Russia building $65 billion tunnel under Bering Strait to Alaska
The desire to build a bridge or tunnel between far Eastern Russia and Alaska across the Bering Strait has been around for at least a century, but Russia has apparently decided that now is the time to make it happen. Within 10 years, they say, you'll be able to take a train from the western hemisphere to the eastern hemisphere in under an hour.
The Bering Strait high speed rail tunnel isn't going to be an exclusive Russian government undertaking, but rather some sort of commercial partnership that the U.S. is more than welcome to join if they want a cut of the proceeds. The project is supposedly going to be commercially viable based on moving some 100 million tons of freight a year, and it'll also make it fast and easy to send oil from Siberia to the west. As icing on the cake, Russia also plans to install about ten gigawatts worth of tidal energy harvesters along the route.

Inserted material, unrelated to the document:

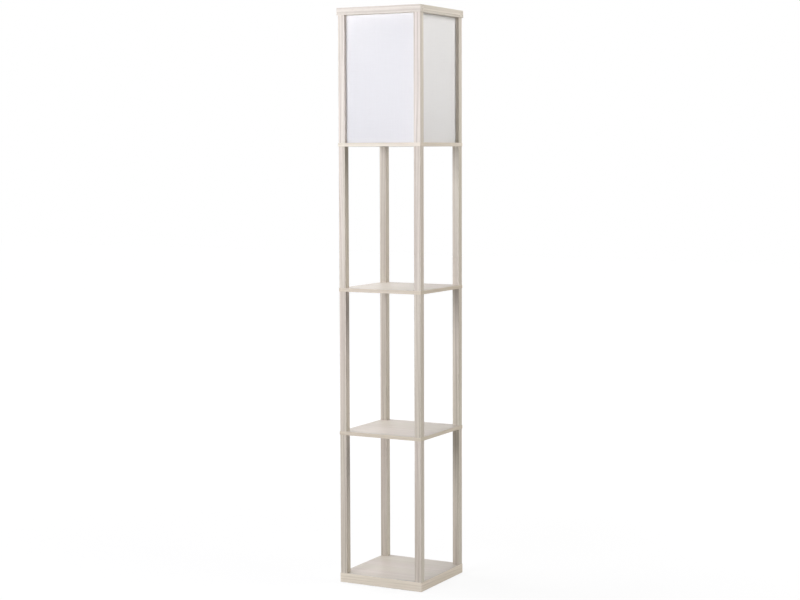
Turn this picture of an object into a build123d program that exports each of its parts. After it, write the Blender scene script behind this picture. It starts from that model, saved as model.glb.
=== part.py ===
from build123d import *
import math
import os

# Shelf floor lamp: a tower of four corner posts with a base, two shelves, a lamp deck, a shade of four
# panels and a square top frame. Millimetres. The origin is on the floor, under the centre of the base.
# +Z is up, -Y is the front, +X is the right-hand side.

# ---- Boards and posts ----
board_side = 256.0            # width and depth of the base, the shelves and the lamp deck
post_inset = 1.0              # how far the boards stand out past the posts' outer faces
post_side = 20.0              # section of every post
base_thickness = 26.0
shelf_thickness = 10.0        # lower shelf, upper shelf and lamp deck
bay_height = 391.0            # clear height of each of the three open bays
shade_height = 349.0          # clear height between the lamp deck and the top frame
top_frame_overhang = 2.0      # how far the top frame stands out past the boards
rail_height = 20.0            # height of the top rails
rail_width = 20.0             # width of the top rails, seen from above
post_round = 0.8              # rounding of the long edges of posts and rails
board_round = 0.5             # rounding of the boards' edges

# ---- Feet ----
foot_radius = 11.0
foot_thickness = 3.0
foot_pocket_depth = 1.0       # how deep each pad is let into the base
foot_inset = 44.0             # distance from the base's outer faces to a pad's centre
foot_clearance = 0.1          # radial clearance of a pad in its pocket

# ---- Studs, screws and threaded inserts in the posts ----
stud_radius = 3.0
stud_reach = 20.0             # how far a stud or screw reaches into a post
thread_clearance = 0.1        # radial clearance of a stud in an insert, and of an insert in its bore
hole_clearance = 0.3          # radial clearance of a stud or screw in a board or rail
tip_clearance = 2.0           # free depth beyond the end of a stud
stud_chamfer = 0.5
insert_radius = 4.5
insert_length = 14.0
screw_head_radius = 5.5       # countersunk heads of the base and top screws
head_clearance = 0.1          # depth of a countersunk head below the surface
countersink_angle = 90.0
driver_socket_radius = 1.9    # hexagon socket in a screw head
driver_socket_depth = 2.2

# ---- Dowels of the top frame ----
dowel_radius = 2.5
dowel_length = 30.0
dowel_offset = 5.0            # outwards from the middle of the side rail
dowel_share_in_rail = 0.5     # share of the dowel's length inside the front or back rail
dowel_clearance = 0.1
dowel_chamfer = 0.6

# ---- Shade panels ----
panel_thickness = 2.0
panel_setback = 10.0          # from the posts' outer faces to a panel's outer face
groove_depth = 5.0
groove_clearance = 0.2        # each side of a panel in its groove
panel_end_clearance = 0.6     # between a panel's edge and the bottom of its groove
panel_top_clearance = 1.0     # between a panel and the top frame

# ---- Cable hole in the lamp deck ----
cable_hole_setback = 30.0     # from the deck's back edge to the hole's centre
cable_bore_radius = 4.0
grommet_neck_radius = 7.0
grommet_flange_radius = 9.5
grommet_flange_height = 1.8
grommet_round = 0.8
grommet_clearance = 0.1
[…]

At 64 miles, the tunnel will be about twice the length of the Chunnel connecting Britain with that other country France. The tunnel itself will cost $12 billion just to bore, with much of the rest of the cost being eaten up by rail lines connecting the Bering Strait area with the rest of the Russian rail network. Plenty of people are skeptical as to whether or not this project will ever actually go anywhere (considering how many times it's failed in the past), but if it does, by 2022 or so, you could get on a train in New York and then get off in London months later and wonder why you didn't just fly instead.